Reproduce exactly the lines below, from the first through the one containing "tree.nodes.clear()", and nothing more.

━━━━━ SOURCE RECORDS

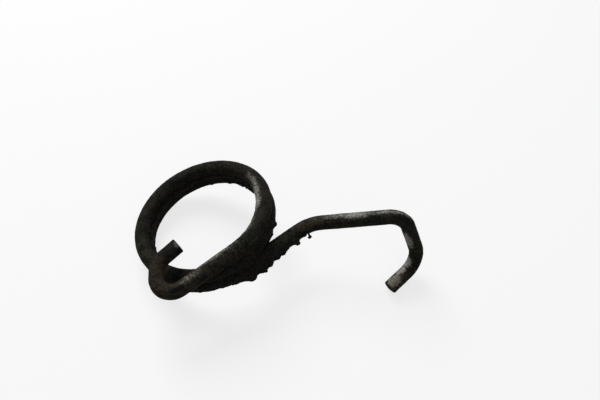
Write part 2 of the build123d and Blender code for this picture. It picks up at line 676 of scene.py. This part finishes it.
class Painter:
    """Builds one material's nodes."""

    def __init__(self, tree):
        self.tree = tree
        tree.nodes.clear()

    def node(self, kind, settings=None, inputs=None):
        """Add a node: its settings first, then its sockets' values or links."""
        made = self.tree.nodes.new(kind)
        for name, setting in (settings or {}).items():
            setattr(made, name, setting)
        for name, given in (inputs or {}).items():
            given = given.socket if isinstance(given, Value) else given
            if isinstance(given, bpy.types.NodeSocket):
                self.tree.links.new(given, made.inputs[name])
            else:
                made.inputs[name].default_value = given
        return made

    def value(self, kind, settings=None, inputs=None, output=0):
        """Add a node and take one number from it."""
        return Value(self, self.node(kind, settings, inputs).outputs[output])

    def object_place(self):
        """The place on the piece, in metres."""
        return self.node("ShaderNodeTexCoord").outputs["Object"]

    def attribute(self, name):
        """A number kept on the mesh."""
        return self.value("ShaderNodeAttribute", {"attribute_name": name}, output="Fac")

    def noise(self, place, size, detail=3.0, roughness=0.55):
        """Cloudy noise of 0 to 1 with clouds of this size in millimetres."""
        inputs = {"Vector": place, "Scale": 1 / (size * MM), "Detail": detail,
                  "Roughness": roughness}
        return self.value("ShaderNodeTexNoise", None, inputs, "Fac")

    def eased(self, value, low, high):
        """0 below low, 1 above high."""
        inputs = {"Value": value, "From Min": low, "From Max": high}
        return self.value("ShaderNodeMapRange", {"interpolation_type": "SMOOTHSTEP"}, inputs)

    def blend(self, factor, first, second):
        """Mix two colours."""
        inputs = {MIX_FACTOR: factor, MIX_FIRST: opaque(first), MIX_SECOND: opaque(second)}
        return self.node("ShaderNodeMix", {"data_type": "RGBA"}, inputs).outputs[MIX_RESULT]

    def surface(self, relief, strength, depth, inputs):
        """Add the bump of a relief, the shader with these inputs, and the output."""
        bump = self.node("ShaderNodeBump", None, {
            "Strength": strength, "Distance": depth * MM, "Height": relief})
        shader = self.node(
            "ShaderNodeBsdfPrincipled", None, {**inputs, "Normal": bump.outputs[0]})
        self.node("ShaderNodeOutputMaterial", None, {"Surface": shader.outputs[0]})


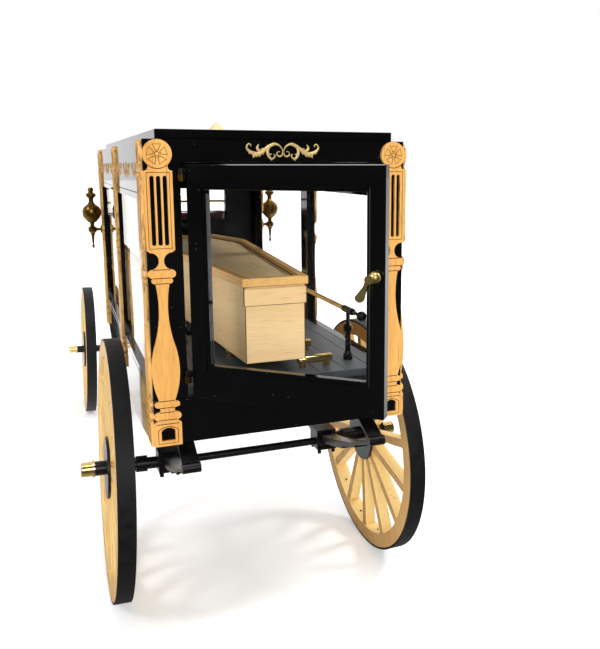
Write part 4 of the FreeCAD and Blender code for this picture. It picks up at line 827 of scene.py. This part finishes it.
crossways = (0.0, math.pi / 2, 0.0)
chest_tones = (colour(246, 213, 158), colour(230, 193, 136), colour(190, 142, 90))
chest_wood = bare_wood("coffin_chest_wood", *chest_tones, lengthways, fibres=2200.0,
                       figures=60.0)
end_wood = bare_wood("coffin_end_wood", *chest_tones, crossways, fibres=2600.0,
                     figures=60.0)
rim_tones = (colour(238, 194, 120), colour(212, 158, 86), colour(130, 82, 36))
rim_wood = bare_wood("coffin_rim_wood", *rim_tones, lengthways, fibres=1500.0,
                     figures=140.0)
panel_tones = (colour(250, 222, 166), colour(232, 196, 138), colour(170, 130, 80))
panel_wood = bare_wood("coffin_panel_wood", *panel_tones, lengthways, fibres=900.0,
                       figures=50.0)
chest = eased("coffin", chest_wood, width=0.00015)
chest.data.materials.append(end_wood)
for face in chest.data.polygons:
    looks_back = face.normal.y < -0.7
    if looks_back:
        face.material_index = 1
lid = eased("coffin_lid", rim_wood, width=0.00015)
lid.data.materials.append(panel_wood)
below_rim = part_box("coffin_lid")[1][2] - 0.001
for face in lid.data.polygons:
    looks_up = face.normal.z > 0.9
    if looks_up and face.center.z < below_rim:
        face.material_index = 1

# Dark line colour: the glued joints' colour, also used as painted shadow in the coffin's gaps.
glue_and_shadow, tree, shader, place = start_finish("glue_and_shadow_line")
tree.links.new(blend(tree, speckle(tree, place.outputs["Object"], 1200.0), colour(96, 60, 26),
                     colour(58, 36, 16)), shader.inputs["Base Color"])
shader.inputs["Roughness"].default_value = 0.8


def levels_of(node):
    """The heights at which a node's solid has corners, from the lowest up."""
    return sorted({round(vertex.co.z, 5) for vertex in nodes[node].data.vertices})


def corners_at(node, height):
    """The corners of a node's solid at one height, in order round its middle."""
    found = {(round(vertex.co.x, 5), round(vertex.co.y, 5)) for vertex in nodes[node].data.vertices
             if abs(vertex.co.z - height) < 0.00005}
    middle_y = sum(y for _, y in found) / len(found)
    return sorted(found, key=lambda corner: math.atan2(corner[1] - middle_y, corner[0]))


def glue_and_shadow_lines(name, lines, radius):
    """Dark lines along joints of the coffin, some glued, some painted shadow in a gap."""
    drawn(name, lines, radius, sides=6, finish=glue_and_shadow, slot="coffin_wood")


lid_foot, panel_high, lid_top = levels_of("coffin_lid")[:3]
band_low = levels_of("coffin")[1]
chest_low, chest_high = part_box("coffin")
outer = corners_at("coffin_lid", lid_foot)
inner = corners_at("coffin_lid", panel_high)
under = corners_at("coffin", chest_high[2])
mitre_z = lid_top - 0.0001
mitres = [([(near_x, near_y, mitre_z), (far_x, far_y, mitre_z)], False)
          for (near_x, near_y), (far_x, far_y) in zip(inner, outer)]
glue_and_shadow_lines("coffin_lid_mitres", mitres, radius=0.00016)

foot_y = min(y for _, y in under)
end_half = max(x for x, y in under if y < foot_y + 0.001)
band_half, band_y = end_half + 0.0004, chest_low[1] + 0.0005
# Painted shadow: dark lines in the gaps under the lid, round the sunk panel, under the end band and
# down its sides.
joints = [([(x, y, lid_foot) for x, y in under], True),
          ([(x, y, panel_high) for x, y in inner], True),
          ([(-end_half, foot_y, band_low), (end_half, foot_y, band_low)], False)]
for side in (-1, 1):
    joints.append(([(side * band_half, band_y, band_low),
                    (side * band_half, band_y, lid_foot)], False))
glue_and_shadow_lines("coffin_joint_shadow_lines", joints, radius=0.00032)
corners = [([(side * end_half, foot_y, chest_low[2] + 0.0003),
             (side * end_half, foot_y, band_low)], False) for side in (-1, 1)]
glue_and_shadow_lines("coffin_corner_lines", corners, radius=0.00018)


# The rollers that the coffin runs in on: brass bars in small feet. They end under its left
# side, the first one under its foot end, and show only beyond its right side.

bars = eased("rollers", brass, width=0.0001, smooth=40)
roller_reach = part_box("rollers")[1][0]
shoulder_half, shoulder_y = max(under, key=lambda corner: corner[0])
first_end, inset = -0.0105, 0.0015
for vertex in bars.data.vertices:
    if vertex.co.x < 0:
        share = min(1.0, max(0.0, (vertex.co.y - foot_y) / (shoulder_y - foot_y)))
        coffin_half = end_half + (shoulder_half - end_half) * share
        half = coffin_half - inset if share > 0.1 else first_end
        vertex.co.x += max(0.0, roller_reach - half)


# The driver's cushions: dark red-brown leather over a full stuffing, with a welt sewn
# round each edge.

leather = metal("seat_leather", colour(92, 40, 30), colour(66, 28, 22),
                rough=(0.4, 0.56), metallic=0.0, grit=700.0, marks=0.5, gloss=0.4)


def swell(holder, cap):
    """Blows an object's mesh up like cloth under pressure, by no more than cap anywhere."""
    frames = 20
    rest = [vertex.co.copy() for vertex in holder.data.vertices]
    cloth = holder.modifiers.new("stuffing", "CLOTH")
    cloth.settings.quality = 4
    cloth.settings.use_pressure = True
    cloth.settings.uniform_pressure_force = 4.0
    cloth.settings.effector_weights.gravity = 0.0
    cloth.point_cache.frame_start = 1
    cloth.point_cache.frame_end = frames
    for step in range(1, frames + 1):
        bpy.context.scene.frame_set(step)
    swollen = baked(holder)
    holder.modifiers.clear()
    bpy.context.scene.frame_set(1)
    for vertex, start in zip(swollen.vertices, rest):
        move = vertex.co - start
        if move.length > cap:
            vertex.co = start + move.normalized() * cap
    holder.data = swollen


def stuffed(node, shrink, cap):
    """A cushion in the space of its plain solid, stuffed at twelve times its size."""
    full_size = 12.0
    low, high = (Vector(corner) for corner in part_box(node))
    middle = (low + high) / 2
    half = (high - low) / 2 * full_size - Vector((shrink, shrink, shrink))
    form = bmesh.new()
    bmesh.ops.create_cube(form, size=2.0)
    bmesh.ops.scale(form, vec=half, verts=form.verts)
    mesh = bpy.data.meshes.new(node + "_leather")
    form.to_mesh(mesh)
    form.free()
    holder = put(node + "_leather", mesh)
    easing = holder.modifiers.new("easing", "BEVEL")
    easing.width = min(half) * 0.45
    easing.segments = 4
    blocks = holder.modifiers.new("blocks", "REMESH")
    blocks.mode = "VOXEL"
    blocks.voxel_size = 0.011
    cover = baked(holder)
    holder.modifiers.clear()
    holder.data = cover
    swell(holder, cap)
    fine = holder.modifiers.new("fine", "SUBSURF")
    fine.levels = fine.render_levels = 1
    shape = baked(holder)
    bpy.data.objects.remove(holder)
    for vertex in shape.vertices:
        vertex.co = middle + vertex.co / full_size
        for axis in range(3):
            vertex.co[axis] = min(max(vertex.co[axis], low[axis]), high[axis])
    shape.shade_smooth()
    shape.materials.clear()
    shape.materials.append(leather)
    piece = put(node + "_padded", shape)
    finished(piece, "body", "leather", node)


def welt(name, corners):
    """A sewn cord of leather round a cushion, through four corners in one plane."""
    turn_radius, steps = 0.002, 4
    points = []
    for index, corner in enumerate(corners):
        here = Vector(corner)
        before = (Vector(corners[index - 1]) - here).normalized()
        after = (Vector(corners[(index + 1) % 4]) - here).normalized()
        for step in range(steps + 1):
            t = step / steps
            points.append(tuple(here + before * turn_radius * (1 - t) ** 2
                                + after * turn_radius * t * t))
    drawn(name, [(points, True)], radius=0.0004, sides=8, finish=leather, slot="leather")


stuffed("seat_cushion", shrink=0.008, cap=0.012)
stuffed("seat_back", shrink=0.006, cap=0.010)

welt_inset, welt_height = 0.0007, 0.0018
low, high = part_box("seat_cushion")
left, right = low[0] + welt_inset, high[0] - welt_inset
back, front = low[1] + welt_inset, high[1] - welt_inset
for name, height in (("lower", low[2] + welt_height), ("upper", high[2] - welt_height)):
    welt(f"seat_welt_{name}", [(left, back, height), (right, back, height),
                               (right, front, height), (left, front, height)])
low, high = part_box("seat_back")
left, right = low[0] + welt_inset, high[0] - welt_inset
foot, top = low[2] + welt_inset, high[2] - welt_inset
middle_y = (low[1] + high[1]) / 2
welt("seat_back_welt", [(left, middle_y, foot), (right, middle_y, foot),
                        (right, middle_y, top), (left, middle_y, top)])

━━━━━━━━━━

**RESPONSE FOR THIS EXERCISE:**
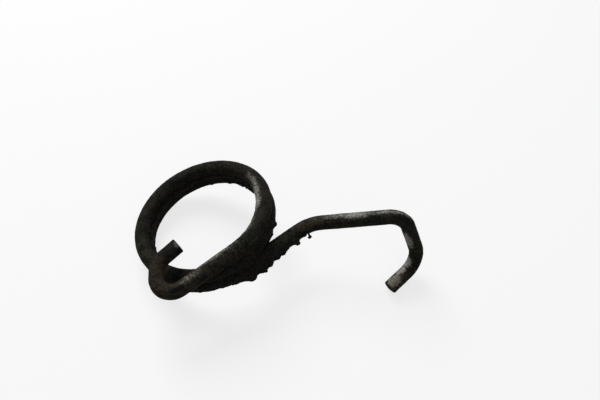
Write part 2 of the build123d and Blender code for this picture. It picks up at line 676 of scene.py. This part finishes it.
class Painter:
    """Builds one material's nodes."""

    def __init__(self, tree):
        self.tree = tree
        tree.nodes.clear()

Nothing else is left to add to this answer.